Özellikle güzel sanatlar eğitiminde akademik aşama yapmak isteyen öğretim görevlilerinin/üyelerinin en büyük sorunlardan birisi kuşkusuz yabancı dil sorunudur. Çünkü başlangıçta bu elemanların istihdamında böyle bir koşul yoktu. Açıkçası o zamanlar pek de gerekli görülmemişti. Ancak şu anki mevcut sistemde, sanat ve sanatçı mantığı göz ardı edilerek, diğer disiplin alanlarıyla ilişkilendirilip, sanatta ihtisaslaşmada (sanatta yeterliğin) ve doçentliğe atanmanın ön koşulu haline dönüştürülmüştür.
Yani bu mantığa göre; “Dil bilmeden (ya da az bildiğinizde) sanat yapamazsınız, ne kadar uğraşırsanız uğraşın, hatta uluslar arası yayın yapsanız bile sanatta yeterli olamazsınız..!!” Bakış açısı pek akılcı görülmemektedir. Dil engelini aşabilmek için birçok öğretim görevlisi/üyesi çok zaman kaybetmiştir.
Yıllarca tüm enerji ve dikkatlerini dil kurslarına vererek, alanlarının mantığına ters düşecek bir biçimde; kendilerini geliştirmeyi, önceliklerini, hatta kısmen de olsa asli görevlerini yerine getirme konusunda çeşitli zorluklarla karşı karşıya kalmışlardır. Bu durumda olanların sayısı azımsanmayacak kadar çoktur. Bu durumdaki sanatçı ve sanat eğitimcileri ülkemiz için birçok yönüyle önemli bir kayıp olarak düşünülmelidir.

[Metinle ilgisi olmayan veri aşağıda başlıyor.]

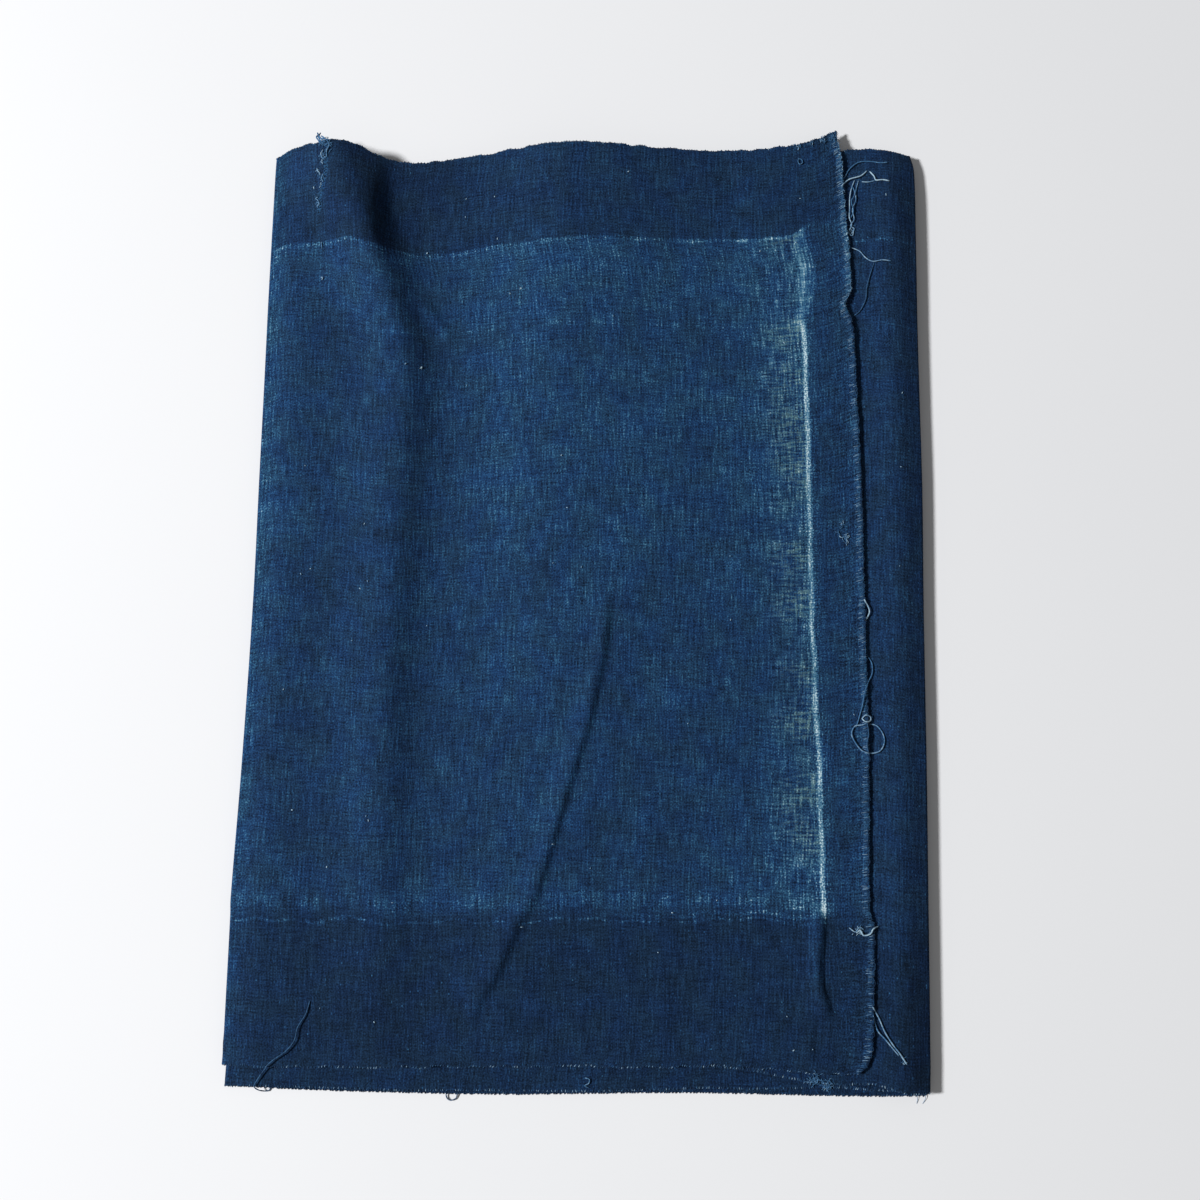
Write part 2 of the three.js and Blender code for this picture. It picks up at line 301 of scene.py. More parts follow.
@dataclass(frozen=True)
class FoldedStack:
    """The shape of the cloth: one sheet laid back and forth in four layers."""

    sheet: float = 0.5
    fold_pitch: float = 1.45
    puff: tuple[float, ...] = (1.4, 0.8, 0.3, 0.0)
    puff_reach: float = 11.0
    wave_share: tuple[float, ...] = (1.0, 0.45, 0.15, 0.0)
    wave_fade: float = 9.0
    spring_share: tuple[float, ...] = (0.0, 1.0, 0.8, 0.0)
    spring_inset: float = 8.0
    spring_reach: float = 9.0
    rumple_height: float = 0.16
    scallop: float = 0.8
    scallop_size: float = 3.5
    scallop_run: float = 0.03
    scallop_depth: int = 12
    roll_height: float = 0.35
    roll_width: float = 1.5
    roll_inset: float = 1.0
    overhang: float = 0.7
    centre: Point = Point(0.501, 6.574)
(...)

Buna göre güzel sanatlarda öncelikli olarak;
a) Dil amaç değil araç olmalıdır,
b) Asıl olanın, alan yetkinliği olmalıdır,
c) Belirli düzeyde dil bilmek sanatta yeterlikte ve akademik yükselmede avantaj olarak düşünülmelidir,
d) İyi derecede dil bilmek iyi bir sanatçı (sanatta yeterli) olmanın bir gereği - ön koşulu olarak düşünülemez,
e) Akademik yükselmede dil kriteri, alana ilişkin yetenek ve becerinin önünde yer almamalıdır,
f) İyi derecede dil bilip de sanatta yetersiz olanların varlığı, dil bilmeyip uluslar arası yayın ve sergiler açan sanatçıların varlığı üzerindeki çelişkiler tartışılmalıdır.
Güzel sanatlar ve eğitiminde yabancı dil öğrenmek kuşkusuz önemli bir araç ve ayrıcalık olmalıdır. Yabancı Dil, Sanatta Yeterliliğe ilişkin atama ve yükselmede etken bir kriter olabilir/olmalıdır. Ancak dil bilmeden sanatçı olunamayacağını iddia ederek dil engelini (olmazsa olmaz koşulunu) makul karşılamak bu alana yapılan en büyük hatadır. Bugün güzel sanatlarda yabancı dil öğrenmenin esas amacı, öğrenilen dilin amaca uygun bir şekilde ilgili alanda kullanılmasını ve sürekliliğini öngörmelidir. Uygulanan yabancı dil sınavlarının bu alana yönelik pratikte ne gibi somut bir yararı olduğu ve verilen dil eğitimi bilimsel açıdan sorgulanmalıdır.
___________________________________________
* Çukurova Üniversitesi, Eğitim Fakültesi İlköğretim Bölümü, Sınıf Öğretmenliği Ana Bilim Dalı Resim-İş Öğretim Görevlisi.
** Ek bilgi: Güzel sanatlar eğitimi alanında doktora eşdeğerli “Sanatta Yeterlik” yapmış akademik personel genellikle “Dr” ünvanını kullanamamaktadır. Bunun nedeni olarak yasa koyucuları tarafından bu branşların özel durumlarından dolayı asıl olanın “Dr” değil, “Sanatta Yeterlilik” olması gerektiği anlayışının etkin kılındığı düşünülmektedir. Oysaki ülkemizde sanatta yeterlilik ünvanı olmayan ancak ulusal veya uluslar arası alanda isim yapmış, kendini kanıtlamış yüzlerce sanatçı ve sanat eğitimcisi olmakla birlikte bu durum üniversitelerimizde yabancı dil koşulu öne sürülerek bu alanda akademik yükselmenin “olmazsa olmaz” koşulu olarak görülmektedir.Nitekim ilk defa öğretim elemanı ihtiyacının giderilmesi amacıyla 1985 yılında altı sanatçıya (doktorasız) Yüksek Öğrenim Kurulu tarafından profesörlük ünvanı verilmiştir. Daha sonraki yıllarda ise aday sanatçılara, 2809 sayılı yasanın geçici 10. maddesinin 2. fıkrasının 4.maddesi gereğince üniversitelerde öğretim görevlisi olarak belirli sürelerde çalışanlara unvan verme işi tekrar edilmiştir.